-- START OF SOURCE MATERIAL --

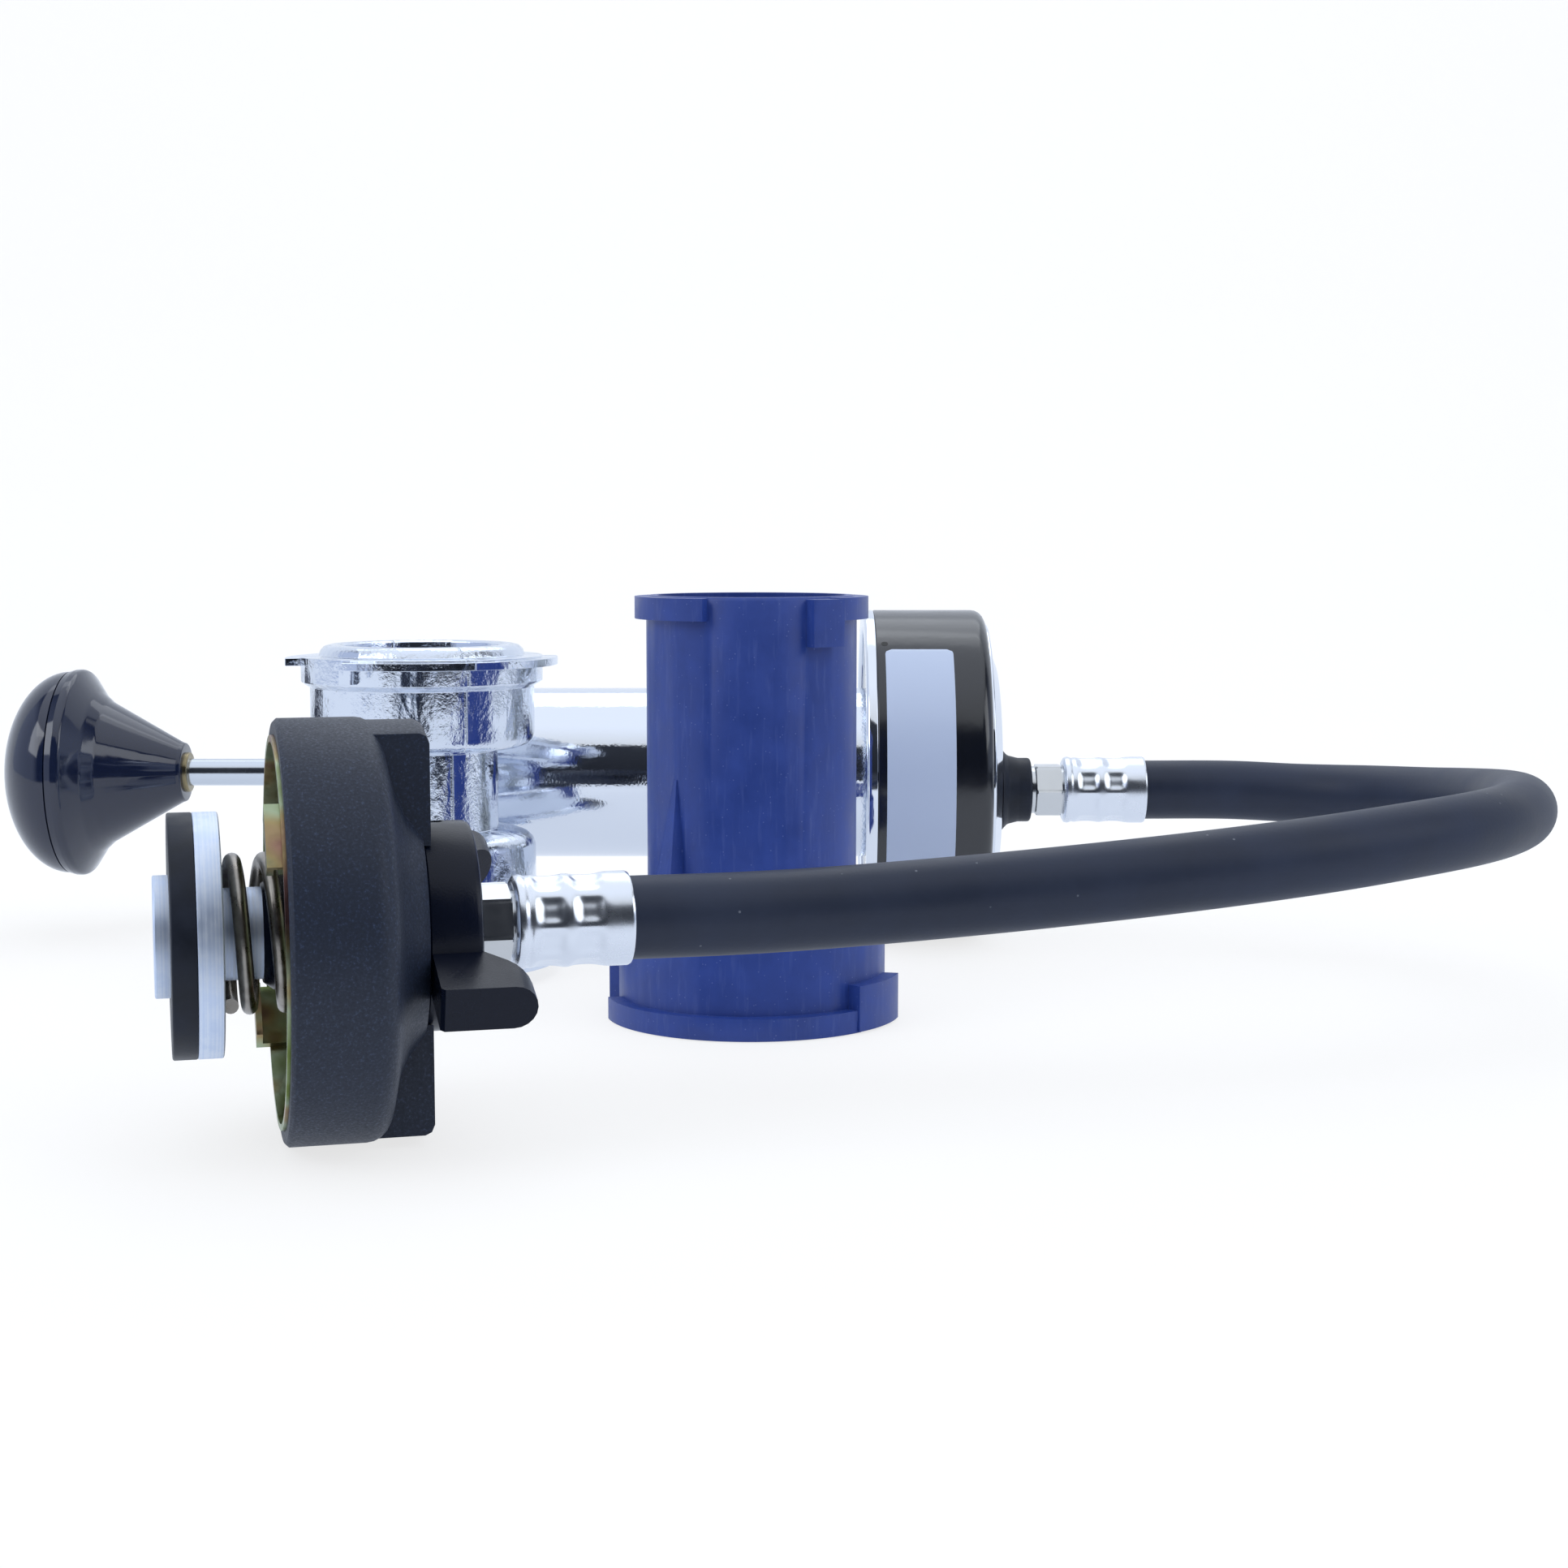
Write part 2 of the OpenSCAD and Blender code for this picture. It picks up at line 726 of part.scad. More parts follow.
// Compression spring: open turns between two nearly closed end turns
module head_spring() {
    rings_a_turn = 8;
    sides = 6;
    wire = spring_wire / 2;
    r = spring_d / 2;
    close = spring_wire + 0.5;
    start = -disc_stand + wire + 0.1;
    finish = washer_x - wire - 0.1;
    open_turns = spring_turns - 2;
    pitch = (finish - start - 2 * close) / open_turns;
    n = round(spring_turns * rings_a_turn);
    function climb(turn) =
        turn < 1 ? close * pow(turn, 2)
        : turn < 1 + open_turns ? close + pitch * (turn - 1)
        : 2 * close + pitch * open_turns - close * pow(spring_turns - turn, 2);
    function spot(turn) = [r * cos(360 * turn), r * sin(360 * turn), start + climb(turn)];
    function way(turn) = [-sin(360 * turn), cos(360 * turn), 0];
    turns = [for (i = [0:n]) spring_turns * i / n];
    path = concat(
        [spot(0) - spring_wire * way(0)],
        [for (t = turns) spot(t)],
        [spot(spring_turns) + spring_wire * way(spring_turns)]
    );
    ways = concat([way(0)], [for (t = turns) way(t)], [way(spring_turns)]);
    last = len(path) - 1;
    points = [for (i = [0:last]) for (k = [0:sides - 1])
        let (a = 360 * k / sides, out = cross(ways[i], [0, 0, 1]))
        path[i] + wire * (cos(a) * out + sin(a) * [0, 0, 1])];
    walls = [for (i = [0:last - 1]) for (k = [0:sides - 1]) for (half = [0, 1])
        let (a = i * sides + k, b = i * sides + (k + 1) % sides)
        half == 0 ? [a, b + sides, a + sides] : [a, b, b + sides]];
    caps = [
        [for (k = [sides - 1:-1:0]) k],
        [for (k = [0:sides - 1]) last * sides + k]
    ];
    least = min([for (i = [1:last - 1]) for (j = [i + rings_a_turn - 2:1:last])
        norm(path[i] - path[j]) - spring_wire]);
    echo(spring_least_gap = least);
    color([0.42, 0.4, 0.37])
        at_head(0)
            polyhedron(points, concat(walls, caps));
}

module thrust_washer() {
    color([0.7, 0.7, 0.7])
        at_head(washer_x)
            tube(spring_d + spring_wire + 3, sleeve_d + 2 * fit, washer_t);
}

// Cast cap: an open skirt, a coned back and two grip ears
module head_shell() {
    r = shell_d / 2;
    ear_r = r - 0.5;
    ear_foot = hub_d / 2 + 0.4;
    back_r = hub_d / 2 + 1.4;
    rise = cone_h / 5;
    reach = (r - skirt_round - back_r) / 5;
    color([0.16, 0.17, 0.19])
        at_head(0)
            difference() {
                union() {
                    rotate_extrude()
                        polygon(concat(
                            [[0, 0], [r - 0.6, 0], [r, 0.6]],
                            arc([r - skirt_round, skirt_len - skirt_round], skirt_round, 0, 85, 5),
                            [[back_r + 3 * reach, skirt_len + rise],
                             [back_r + 1.4 * reach, skirt_len + 2.5 * rise],
                             [back_r, hub_x], [0, hub_x]]
                        ));
                    intersection() {
                        translate([0, 0, skirt_len - skirt_round - 1])
                            rotate_extrude()
                                polygon([
                                    [ear_foot, 0], [ear_r, 0],
                                    [ear_r, ear_end - skirt_len + skirt_round - 0.4],
                                    [ear_r - 0.4, ear_end - skirt_len + skirt_round + 0.5],
                                    [ear_r - 1.5, ear_end - skirt_len + skirt_round + 1],
                                    [ear_foot, ear_end - skirt_len + skirt_round + 1]
                                ]);
                        translate([-shell_d, -ear_w / 2, 0]) cube([2 * shell_d, ear_w, 2 * shell_d]);
                    }
                }
                translate([0, 0, -1]) cylinder(d = skirt_bore, h = floor_x + 1);
                cylinder(d = sleeve_d, h = 2 * shell_d);
            }
}

// Plated steel cap inside the skirt, with two hooked lugs
module cam_ring() {
    r = cam_d / 2;
    rim = -0.5;
    color([0.72, 0.62, 0.3])
        at_head(0) {
            difference() {
                translate([0, 0, rim]) cylinder(r = r, h = floor_x - rim);
                translate([0, 0, rim - 1]) cylinder(r = r - cam_t, h = cam_floor_x - rim + 1);
                cylinder(d = sleeve_d + 2, h = 40);
            }
            for (a = lug_angles)
                rotate([0, 0, a]) {
                    span = lug_w / r * 180 / PI;
                    translate([0, 0, -lug_reach])
                        ring_part(r - 2 * cam_t, r - cam_t + eps, lug_reach + 5, -span / 2, span / 2);
                    translate([0, 0, -lug_reach])
                        ring_part(r - cam_t - lug_hook, r - 2 * cam_t + eps, cam_t,
                                  -span / 2, span / 2);
                }
        }
}

// Sleeve that carries the shell and slides and turns on the stem
module turn_sleeve() {
    long = hub_x + sleeve_reach;
    color([0.07, 0.07, 0.08])
        at_head(-sleeve_reach)
            difference() {
                rotate_extrude()
                    polygon([
                        [0, 0], [sleeve_d / 2 - 1.2, 0], [sleeve_d / 2, 1.6],
                        [sleeve_d / 2, long], [0, long]
                    ]);
                translate([0, 0, -1]) cylinder(d = stem_d + 2 * fit, h = long + 2);
            }
}

// Section of a wing across its length, with a full round at its rear edge
module wing_section(tail) {
    r = wing_t / 2;
    polygon(concat(
        [[0, -r], [0, r]],
        arc([-(tail - r), 0], r, 90, 270, 10)
    ));
}

// Moulded handle: a hub with two swept wings
module wing_handle() {
    tip_flat = 5;
    root = hub_d / 2 - 5;
    tail = hub_len + wing_flare;
    color([0.07, 0.07, 0.08])
        at_head(hub_x)
            difference() {
                union() {
                    rotate_extrude()
                        polygon([
                            [0, 0], [hub_d / 2 - 0.4, 0], [hub_d / 2, 0.4],
                            [hub_d / 2, hub_len - 1], [hub_d / 2 - 0.3, hub_len - 0.3],
                            [hub_d / 2 - 1, hub_len], [0, hub_len]
                        ]);
                    for (side = [0, 180])
                        rotate([0, 0, side - 90 + wing_tilt])
                            intersection() {
                                rotate([90, 0, 0])
                                    translate([0, 0, -wing_t / 2])
                                        linear_extrude(wing_t)
                                            polygon([
                                                [root, 0.4], [wing_r - 0.6, 0.4], [wing_r, 1],
                                                [wing_r, tail], [wing_r - tip_flat, tail],
                                                [hub_d / 2 - 1, hub_len - 0.6], [root, hub_len - 0.6]
                                            ]);
                                rotate([0, 90, 0])
                                    linear_extrude(wing_r + 1)
                                        wing_section(tail);
                            }
                }
                translate([0, 0, -1]) cylinder(d = stem_d + 2 * fit, h = 40);
                translate([0, 0, flange_x - hub_x - gap])
                    cylinder(d = flange_d + 2 * gap, h = 20);
                translate([-hub_d / 2 - 1, 0, 3])
                    rotate([0, 90, 0])
                        cylinder(d = screw_hole_d, h = 4, $fn = 24);
            }
}

// ---------- adaptors ----------

// One bayonet cup, standing on its base with its mouth up
module neck_cup(h) {
    lip = neck_flange_d / 2;
    collar = neck_cup_d / 2 + 1.8;
    cup = neck_cup_d / 2;
    throat = neck_cup_d / 2 - neck_cup_wall;
    lip_z = h - 2.4;
    collar_h = 6.4;
    stop_w = 7;
    difference() {
        union() {
            rotate_extrude()
                polygon(concat(
                    [[0, 0], [neck_waist_d / 2 - 1, 0]],
                    [[cup - 3, 0.9], [cup - 1.6, 1.4], [cup - 0.5, 2.4], [cup, 3.8]],
                    [[cup, lip_z - collar_h], [collar, lip_z - collar_h + 1.2],
                     [collar, lip_z], [throat + 4.6, lip_z + 0.3], [throat + 4.2, h - 1.1],
                     [throat + 3.4, h - 0.3], [throat + 2.2, h], [throat + 0.8, h],
                     [throat, h - 0.4], [0, h - 0.4]]
                ));
            for (side = [0, 180]) {
                translate([0, 0, lip_z - 1.9])
                    ring_part(collar - 2, lip, 1.6, side + 75, side + 210);
                translate([0, 0, lip_z - collar_h + 1.6])
                    ring_part(collar - 2, lip - 1.4, collar_h - 2.5, side + 75, side + 75 + stop_w);
            }
        }
        translate([0, 0, 5]) cylinder(r = throat, h = h);
    }
}

module neck_adaptor() {
    top_z = low_cup_h + waist_h;
    color([0.82, 0.84, 0.88])
        translate([neck_x, neck_y, 0])
            difference() {
                union() {
                    translate([0, 0, low_cup_h])
                        mirror([0, 0, 1])
                            rotate([0, 0, 165])
                                neck_cup(low_cup_h);
                    translate([0, 0, low_cup_h - 1]) cylinder(d = neck_waist_d, h = waist_h + 2);
                    translate([0, 0, top_z])
                        rotate([0, 0, 165])
                            neck_cup(top_cup_h);
                }
                translate([0, 0, -1])
                    cylinder(d = neck_waist_d - 2 * neck_waist_wall, h = top_z + top_cup_h);
            }
}

// A pair of cam flanges, their tops at zero, each with a stop at its start
module cam_flanges(r, lip, from, to, stop_h, stop_span) {
    bite = 1;
    inset = 0.2;
    proud = 0.5;
    for (side = [0, 180]) {
        translate([0, 0, -blue_lip_t])
            ring_part(r - bite, r + lip, blue_lip_t - inset, side + from + stop_span - 2, side + to);
        translate([0, 0, -stop_h])
            ring_part(r - bite - inset, r + lip + proud, stop_h - 2 * inset,
                      side + from, side + from + stop_span);
    }
}

// A gusset against the tube, tapered to its top edge in both directions
module gusset(inner, outer) {
    foot = blue_socket_h - 1;
    top = blue_socket_h + gusset_h;
    tip = 0.8;
    intersection() {
        rotate([90, 0, 0])
            translate([0, 0, -gusset_t / 2])
                linear_extrude(gusset_t)
                    polygon([
                        [inner - 1, foot], [outer, foot],
                        [inner + 0.2, top], [inner - 1, top]
                    ]);
        rotate([90, 0, 90])
            linear_extrude(outer + 1)
                polygon([
                    [-gusset_t / 2, foot], [gusset_t / 2, foot],
                    [tip / 2, top], [-tip / 2, top]
                ]);
    }
}

module cap_adaptor() {
    tube_r = blue_tube_d / 2;
    socket_r = blue_socket_d / 2;
    step_z = blue_socket_h - 3;
    gusset_angle = 226;
    color([0.17, 0.24, 0.55])
        translate([blue_x, blue_y, 0])
            difference() {
                union() {
                    rotate_extrude()
                        polygon([
                            [0, 0], [socket_r, 0], [socket_r, blue_socket_h - 1.5],
                            [socket_r - 1.5, blue_socket_h], [tube_r, blue_socket_h],
                            [tube_r, blue_h - 0.7], [tube_r - 0.5, blue_h], [0, blue_h]
                        ]);
                    translate([0, 0, blue_h])
                        cam_flanges(tube_r, blue_top_lip, -59, 67, 9.2, 19);
                    rotate([180, 0, 0])
                        cam_flanges(socket_r, blue_low_lip, 12, 167, 9, 33);
                    for (side = [0, 180])
                        rotate([0, 0, gusset_angle + side])
                            gusset(tube_r, socket_r - 1.2);
                }
                translate([0, 0, -1])
                    cylinder(r = tube_r - blue_tube_wall, h = blue_h + 2);
                translate([0, 0, -1])
                    cylinder(r = socket_r - blue_socket_wall, h = step_z + 1);
            }
}

knob_cap();
knob_body();
knob_insert();
pump_rod();
piston();
piston_cup();
pump_barrel();
barrel_cap();
rod_bush();
check_valve();
gauge_case();
gauge_bezel();
gauge_lens();
gauge_dial();
gauge_pointer();
gauge_socket();
bourdon_tube();
gauge_back();
port_boot();
rear_fitting();
rear_ferrule();
hose();
front_ferrule();
front_fitting();
head_stem();
seal_disc();
seal_gasket();
seal_nut();
head_spring();
thrust_washer();
head_shell();
cam_ring();
turn_sleeve();
wing_handle();
neck_adaptor();
cap_adaptor();
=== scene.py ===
"""Dresses the cooling system pressure test set: pump, gauge, hose, test head and two adaptors."""
import math

import bmesh
import bpy
import numpy as np
from bpy.props import FloatProperty, FloatVectorProperty, IntProperty, PointerProperty
from bpy.types import Operator, Panel, PropertyGroup
from mathutils import Matrix, Vector


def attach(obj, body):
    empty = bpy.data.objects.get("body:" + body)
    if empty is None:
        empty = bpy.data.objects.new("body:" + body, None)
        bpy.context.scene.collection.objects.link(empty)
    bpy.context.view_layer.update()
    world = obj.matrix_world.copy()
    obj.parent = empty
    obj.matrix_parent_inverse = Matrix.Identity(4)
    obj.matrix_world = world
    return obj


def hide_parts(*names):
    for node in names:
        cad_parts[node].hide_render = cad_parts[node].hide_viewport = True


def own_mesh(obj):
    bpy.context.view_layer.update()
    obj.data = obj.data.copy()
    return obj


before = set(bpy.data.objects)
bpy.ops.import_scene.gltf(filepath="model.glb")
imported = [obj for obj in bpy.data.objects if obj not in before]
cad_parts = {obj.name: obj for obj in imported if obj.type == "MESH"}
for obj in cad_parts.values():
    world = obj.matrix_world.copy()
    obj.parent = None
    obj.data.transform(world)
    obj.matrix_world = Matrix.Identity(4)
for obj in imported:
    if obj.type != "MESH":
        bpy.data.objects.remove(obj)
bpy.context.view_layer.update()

bl_info = {
    "name": "Pressure Test Set",
    "version": (1, 0, 0),
    "blender": (4, 5, 0),
    "location": "View3D > Sidebar > Test Set",
    "description": "Hand pump with a ring gauge, rubber hose, cap test head and neck adaptors",
    "category": "Object",
}

MM = 0.001


def linear(code):
    """An sRGB colour written as hex, as linear red, green and blue."""
    srgb = [int(code[i:i + 2], 16) / 255 for i in (1, 3, 5)]
    return tuple(c / 12.92 if c <= 0.04045 else ((c + 0.055) / 1.055) ** 2.4 for c in srgb)


# ---------- sizes and colours ----------


class TestSetSizes(PropertyGroup):
    """Sizes of the visible pieces."""

    hose_diameter: FloatProperty(
        name="Hose Diameter", description="Outer diameter of the rubber hose",
        default=0.0132, min=0.011, max=0.0136, precision=4, unit="LENGTH")
    dent_depth: FloatProperty(
        name="Crimp Depth", description="Depth of each dent in the crimped ferrules",
        default=0.00055, min=0.0001, max=0.0006, precision=4, unit="LENGTH")
    edge_round: FloatProperty(
        name="Edge Rounding", description="Rounding of cast and moulded edges",
        default=0.0004, min=0.0, max=0.0008, precision=4, unit="LENGTH")
    spring_wire: FloatProperty(
        name="Spring Wire", description="Wire diameter of the head's spring",
        default=0.0024, min=0.0014, max=0.0026, precision=4, unit="LENGTH")
    turned_facets: IntProperty(
        name="Turned Facets", description="Facets round each turned piece",
        default=96, min=48, max=192)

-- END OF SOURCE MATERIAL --

DIRECTIVE: Report all lines of the data that include the word "names".

OUTPUT FOR THIS EXERCISE:
def hide_parts(*names):
    for node in names:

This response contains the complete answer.